Installation in the forest


Bleed, 2015, Claire Pendrigh

Bleed catalogues the transition of a structured pattern into disordered forms. These small scrolls were created by stacking sheets of rice paper before painting circles on the top sheet, allowing the paint to bleed through to the paper behind.

I’ve created this work for a shrine festival in Itoshima on 21 March, and these photos are from my test run in the bamboo forest behind the residency house. I’m really looking forward to the festival now, it should be a great chance to meet some locals and enjoy a day out of the studio. I just hope that it doesn’t rain!

Bleed scrolls




Tea Seas


Tea Seas uses imagery of a primordial sea contained within a teacup to explore human existence, both in the context of the domestic and of the universe. This body of work has been created during my two-month artist residency with Studio Kura, Itoshima, Japan.

Tea is a very human beverage. It embodies society, community, hospitality and ritual – social elements that are key to our human existence. Tea is a way to connect with people and open conversations on a domestic scale, but tea can also present a connection to the human existence on far a greater stage.

The water in your teacup is one part of the finite quantity of water we have on Earth. This water changes form, but it is never replenished. The water in your teacup is the same water that flowed in the blood of dinosaurs, and it is the same water from a primordial sea, which may have nursed the first living cells on Earth.

Our natural environment is full of structured patterns, which swing between states order and disorder. Living organisms have the ability to organize. We order elements, arrange cells into complex patterns, build societies and construct rituals.
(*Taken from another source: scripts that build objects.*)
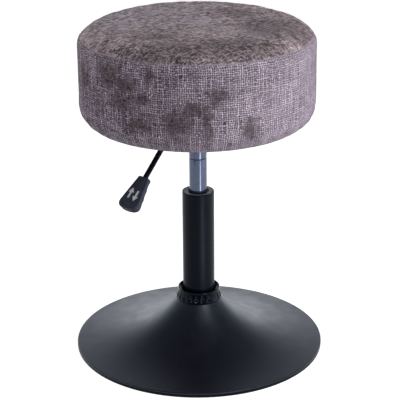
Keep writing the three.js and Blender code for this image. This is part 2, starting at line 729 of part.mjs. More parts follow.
function piston() {
  const bore = ROD_TOP_RADIUS + FIT_GAP;
  const outside = cylinderBore - FIT_GAP;
  const grooveHalf = PISTON_SEAL_HEIGHT / 2 + REST_GAP;
  const edge = 0.8;
  return turned(
    [
      [bore, pistonFootZ],
      [outside - edge, pistonFootZ],
      [outside, pistonFootZ + edge],
      [outside, pistonMiddleZ - grooveHalf],
      [outside - PISTON_GROOVE_DEPTH, pistonMiddleZ - grooveHalf],
      [outside - PISTON_GROOVE_DEPTH, pistonMiddleZ + grooveHalf],
      [outside, pistonMiddleZ + grooveHalf],
      [outside, pistonTopZ - edge],
      [outside - edge, pistonTopZ],
      [bore, pistonTopZ],
    ],
    TUBE_SIDES,
  );
}

function pistonSeal() {
  const half = PISTON_SEAL_HEIGHT / 2;
  const outside = cylinderBore - FIT_GAP / 2;
  const inside = cylinderBore - PISTON_GROOVE_DEPTH;
  return ring(inside, outside, pistonMiddleZ - half, pistonMiddleZ + half, TUBE_SIDES);
}

function pistonNut() {
  const footZ = pistonTopZ + REST_GAP;
  const bore = rod(ROD_TOP_RADIUS + FIT_GAP, footZ - PAST, rodTopZ + PAST, SMALL_SIDES);
  return cut(hexagon(PISTON_NUT_HEX, footZ, rodTopZ - SUNK), bore);
}

// Valve block in the top of the cylinder, bored for the release pin.
function valveBody() {
  const bore = PIN_RADIUS + FIT_GAP;
  const outside = cylinderBore - FIT_GAP;
  const pinTravel = 6;
  const boreFootZ = pinTopZ - PIN_LENGTH - pinTravel;
  const edge = 1;
  return turned(
    [
      [0, valveFootZ],
      [outside - edge, valveFootZ],
      [outside, valveFootZ + edge],
      [outside, valveTopZ],
      [bore, valveTopZ],
      [bore, boreFootZ],
      [0, boreFootZ],
    ],
    TUBE_SIDES,
  );
}

// Button with a domed top, so that the lever's tongue rolls on it.
function releasePin() {
  const footZ = pinTopZ - PIN_LENGTH;
  const edge = 0.5;
  return turned(
    [
      [0, footZ],
      [PIN_RADIUS - edge, footZ],
      [PIN_RADIUS, footZ + edge],
      ...arc([0, pinTopZ - PIN_DOME], { width: PIN_RADIUS, height: PIN_DOME }, 0, 90, 3),
    ],
    BOLT_SIDES,
  );
}

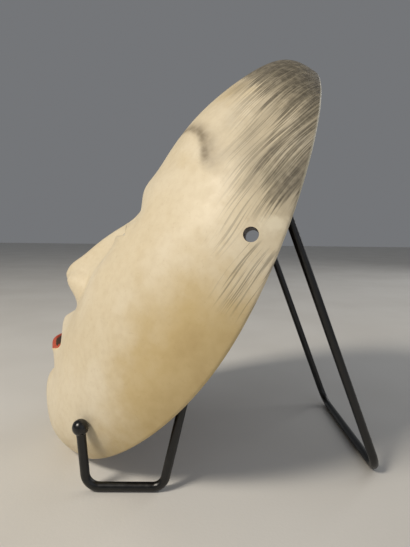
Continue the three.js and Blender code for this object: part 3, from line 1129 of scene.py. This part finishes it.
@dataclass
class Mask:
    """The carved mask: one shell with pupils, nostrils, mouth slit and cord holes cut into it.

    The zones give how far the finer cells reach around eyes, mouth and nose, for the first and the
    second halving. The nostril's rings are depths with shares of its radius.
    """

    carving: Carving = Carving()
    plan: PaintPlan = PaintPlan()
    face_cells: int = 208
    hollow_cells: int = 112
    corner_steps: int = 4
    inner_corner_steps: int = 3
    inner_round: float = 1.6
    tilt: float = math.radians(32.5)
    chin_y: float = -61.04
    lift: float = 0.254
    slit_v: float = 38.4
    slit_half_width: float = 16.5
    slit_half_height: float = 1.8
    slit_power: float = 0.35
    slit_sides: int = 64
    cutter_length: float = 80.0
    pupil_depth: float = 60.0
    nostril_at: tuple[float, float, float] = (6.2, 55.5, 35.0)
    nostril_rise: float = 0.1
    nostril: float = 2.0
    nostril_flat: float = 0.86
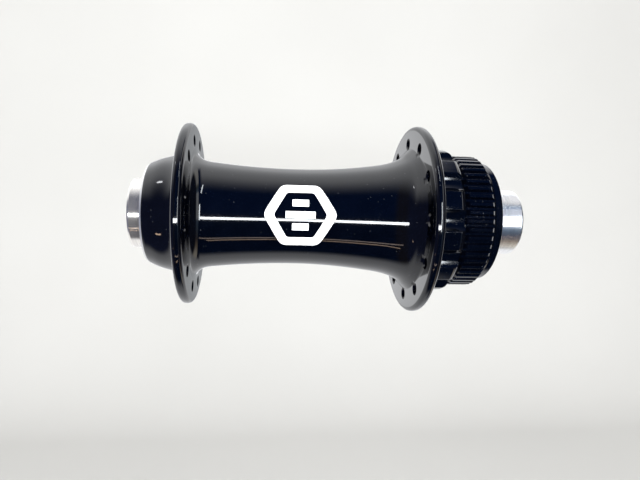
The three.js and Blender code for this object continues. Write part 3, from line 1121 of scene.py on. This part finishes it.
def add_world():
    """Pale to the camera and to matt surfaces, and the surroundings in gloss."""
    world = bpy.data.worlds.new("studio_world")
    bpy.context.scene.world = world
    tree = Shading(world)
    tree.nodes.clear()
    axes = tree.add("SeparateXYZ")
    tree.feed(axes.inputs["Vector"], tree.add("TexCoord").outputs["Generated"])
    x, y, z = (axes.outputs[axis] for axis in "XYZ")
    slope = tree.math("ABSOLUTE", z)
    share = paper_share(tree, x, y, z, slope)
    colour = tree.mix(share, room_colour(tree, x, y, z), paper_colour(tree, x, y, z, slope))
    mirrored = tree.add("Background")
    tree.feed(mirrored.inputs["Strength"], MIRRORED_STRENGTH)
    tree.feed(mirrored.inputs["Color"], colour)
    seen = tree.add("Background")
    tree.feed(seen.inputs["Color"], SEEN_COLOUR)
    choice = tree.add("MixShader")
    tree.feed(choice.inputs["Fac"], tree.add("LightPath").outputs["Is Glossy Ray"])
    tree.feed(choice.inputs[1], seen.outputs["Background"])
    tree.feed(choice.inputs[2], mirrored.outputs["Background"])
    tree.feed(tree.add("OutputWorld").inputs["Surface"], choice.outputs["Shader"])


add_world()


# The lights: a long strip over the barrel, windows, small glints and a fill that gloss ignores

DAYLIGHT = (0.9, 0.96, 1.0)


def add_light(name, azimuth, elevation, distance, size, power, colour, glossy=True):
    """A soft rectangle of light that faces the hub; azimuth turns from +X towards +Y."""
    data = bpy.data.lights.new(name, "AREA")
    data.shape = "RECTANGLE"
    data.size, data.size_y = size
    data.energy = power
    data.color = colour
    light = bpy.data.objects.new(name, data)
    turn, rise = math.radians(azimuth), math.radians(elevation)
    flat = math.cos(rise)
    out = Vector((math.cos(turn) * flat, math.sin(turn) * flat, math.sin(rise)))
    along = Vector((-math.sin(turn), math.cos(turn), 0))
    axes = Matrix((along, out.cross(along), out)).transposed().to_4x4()
    light.matrix_world = Matrix.Translation(out * distance) @ axes
    light.visible_camera = False
    light.visible_glossy = glossy
    bpy.context.scene.collection.objects.link(light)


add_light("strip_light", -6, -8.2, 0.5, (0.46, 0.042), 2.6, (0.93, 0.97, 1.0))
add_light("window_low", 21.5, 3.5, 0.5, (0.026, 0.277), 0.62, DAYLIGHT)
add_light("window_high", 21, 52, 0.5, (0.02, 0.17), 0.22, DAYLIGHT)
add_light("left_window", -67.7, 47, 0.5, (0.022, 0.03), 0.035, (0.95, 0.97, 1.0))
add_light("left_lamp", -54, -33, 0.5, (0.012, 0.02), 0.012, (1.0, 0.72, 0.5))
add_light("warm_edge", 0, -51.5, 0.45, (0.32, 0.012), 0.055, (1.0, 0.8, 0.66))
add_light("second_edge", -12, -57, 0.45, (0.14, 0.012), 0.03, (1.0, 0.72, 0.5))
add_light("fill_light", 0, 12, 0.9, (0.8, 0.5), 8.0, (1.0, 1.0, 1.0), False)
bpy.context.scene.view_settings.view_transform = "Standard"
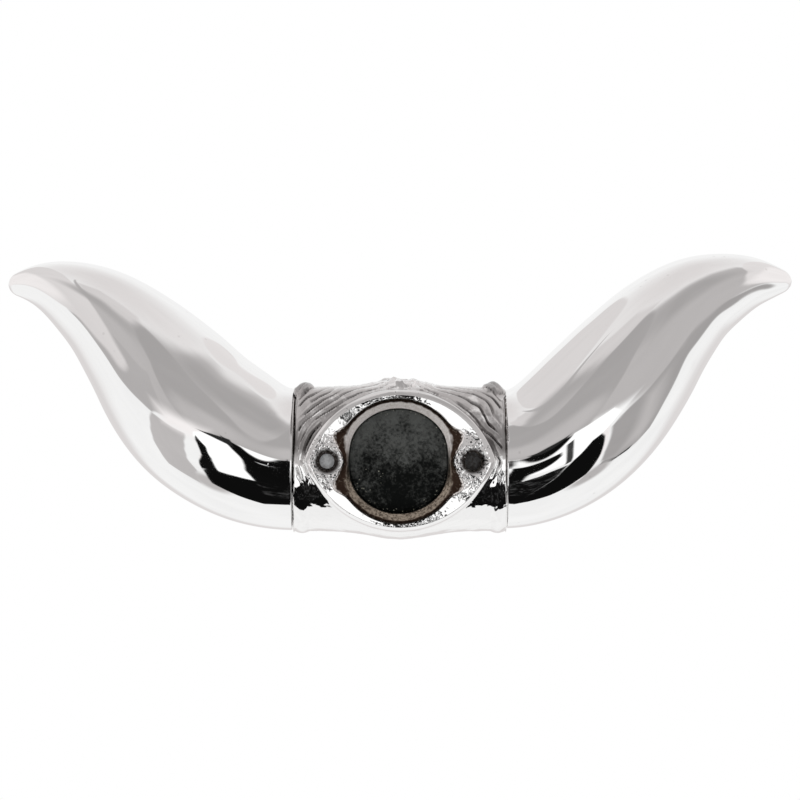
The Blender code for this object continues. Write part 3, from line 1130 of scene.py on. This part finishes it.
    def mesh(self) -> bpy.types.Mesh:
        """Grow the pad from the middle of the pocket's floor to its back."""
        skin = RingSkin(self.sides)
        skin.paint_cap(Zone.POCKET)
        stretches = (
            (self.floor_place, self.floor_rings, range(self.floor_rings), 0.5, Zone.POCKET),
            (self.deep_place, self.wall_rings, range(self.wall_rings), 0.5, Zone.POCKET),
            (self.foot_place, self.foot_rings, range(self.foot_rings + 1), 0.0, Zone.POCKET),
            (self.rise_place, self.rise_rings, range(1, self.rise_rings + 1), 0.0, Zone.POCKET),
            (self.face_place, self.face_rings, range(self.face_rings + 1), 0.0, Zone.PLATED),
            (self.band_place, self.band_rings, range(1, self.band_rings + 1), 0.0, Zone.PLATED),
            (self.back_place, self.back_rings, range(1, self.back_rings + 1), 0.0, Zone.PLATED),
        )
        for place, rings, counts, shift, zone in stretches:
            for count in counts:
                skin.grow(partial(place, (count + shift) / rings), zone)
        return skin.close("mounting_pad")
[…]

Just as the circle of your teacup echoes the shape of the cells in your body, it also mirrors the shape of this pale blue dot that we inhabit. Somewhere in the space between order and entropy, is the everyday existence that we know – our work, hobbies, families, and all the interpersonal relationships that we facilitate over a cup of tea.

Taking its cues from the Japanese tea ceremony, Tea Seas follows a ritualistic process of repetition and restraint in order to explore this precarious human existence.

Tea Seas will be exhibited at the Studio Kura Gallery on 28 and 29 March 2015.